SURFACE MINING, INC. v WILLIAM HORVATH, slip op., No. 81-CA-6 (Ct App Ohio 1981).
The court found that Horvath "rather than acting promptly and responsibly, first refused the mail service, and then, upon receipt of the envelope bearing all the characteristic court markings, refused to open it."
MULLANE v CENTRAL HANOVER BANK & TRUST CO., 339 U.S. 306 (1950).
"An elementary and fundamental requirement of due process in any proceeding which is to be accorded finality is notice reasonably calculated, under all the circumstances, to apprise interested parties of the pendency of the action and afford them an opportunity to present their objections."
NORTH ALABAMA EXPRESS, INC. v U.S., 585 F 2d 783 (5th Cir 1978).
Failure to provide adequate notice is jurisdictional defect that invalidates administrative action until defect is cured.
U.S. v PRYOR BOLTON AND GLENN MCCULLAH, 781 F 2d 528 (6th Cir 1985).
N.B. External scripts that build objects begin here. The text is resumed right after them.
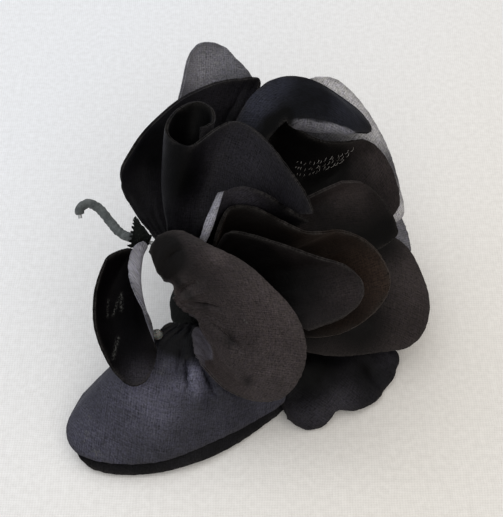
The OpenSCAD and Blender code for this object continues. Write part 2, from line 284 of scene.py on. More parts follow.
def spokes(name, rows):
    """Each column's root, rim and bow, as the CAD sheet's columns are bowed spokes."""
    grid = cad_grid(name, rows)
    v = np.linspace(0, 1, rows + 1)
    basis = np.stack([1 - v, v, 2 * v * (1 - v)], 1)
    return np.linalg.lstsq(basis, grid.reshape(rows + 1, -1), rcond=None)[0].reshape(3, -1, 3)


def smooth_between(knots, u):
    """A smooth curve through knots[:, k], at each u from 0 to 1."""
    last = knots.shape[1] - 1
    k = np.clip((u * last).astype(int), 0, last - 1)
    f = (u * last - k)[None, :, None]
    padded = np.concatenate([2 * knots[:, :1] - knots[:, 1:2], knots, 2 * knots[:, -1:] - knots[:, -2:-1]], 1)
    a, b, c, d = (padded[:, k + i] for i in range(4))
    square, cube = 2 * a - 5 * b + 4 * c - d, 3 * b - a - 3 * c + d
    return 0.5 * (2 * b + (c - a) * f + square * f ** 2 + cube * f ** 3)


RIM_SAMPLES = 400


def surface(name, rows, nu, nv):
    """The sheet's middle surface as a fine grid, and its u and v. Columns are nearly even along the rim."""
    knots = spokes(name, rows)
    u = np.linspace(0, 1, RIM_SAMPLES)
    rim = smooth_between(knots, u)[1]
    way = np.concatenate([[0], np.cumsum(np.linalg.norm(np.diff(rim, axis=0), axis=1))])
    even = 0.7 * way / way[-1] + 0.3 * u
    u = np.interp(np.linspace(0, 1, nu + 1), even, u)
    root, rim, bow = smooth_between(knots, u)
    v = np.linspace(0, 1, nv + 1)[:, None, None]
    return root * (1 - v) + rim * v + 2 * v * (1 - v) * bow, u, v[:, 0, 0]


def unit(vectors):
    return vectors / np.maximum(np.linalg.norm(vectors, axis=-1, keepdims=True), 1e-12)


def normals(grid):
    """The surface's normal at each point of a grid."""
    return unit(np.cross(np.gradient(grid, axis=0), np.gradient(grid, axis=1)))


def arc(grid, axis):
    """How far each point is along its row or column."""
    step = np.linalg.norm(np.diff(grid, axis=axis), axis=2)
    start = np.zeros_like(np.take(step, [0], axis=axis))
    return np.concatenate([start, np.cumsum(step, axis=axis)], axis=axis)


def waves(seed, x, y, length, count=7):
    """Smooth noise about 0, nearly all within -1..1, with bumps of that length."""
    rng = np.random.default_rng(seed)
    total = np.zeros(np.broadcast(x, y).shape)
    for _ in range(count):
        angle, phase = rng.uniform(0, TURN, 2)
        k = TURN / (length * rng.uniform(0.7, 1.5))
        total += np.cos(k * (x * math.cos(angle) + y * math.sin(angle)) + phase)
    return total / math.sqrt(count)


# ---- petals ----

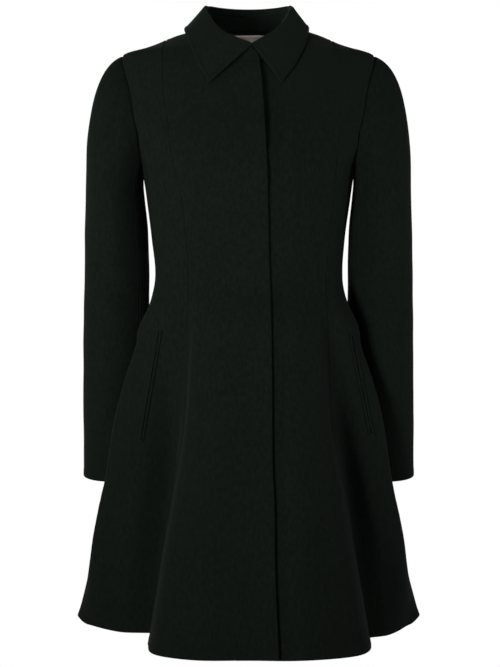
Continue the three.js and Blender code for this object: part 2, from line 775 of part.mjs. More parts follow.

In affirming the district court's ruling, the circuit court stated:
"Defendants raise several legal challenges to the collection action, specifically challenging the constitutionality of the service of the citations in question by certified mail. In its order of May 24, 1984, the district court found that notice by certified mail, as provided by 30 C.F.R. Secs. 722.14(a) and 723.17(b) (1984), was constitutionally adequate. Determining that 'it is reasonable to assume that if persons refuse to accept delivery or collect their mail, the mail has in fact reached them', the court upheld the provisions of the regulations which find adequate service where there is refusal to accept delivery."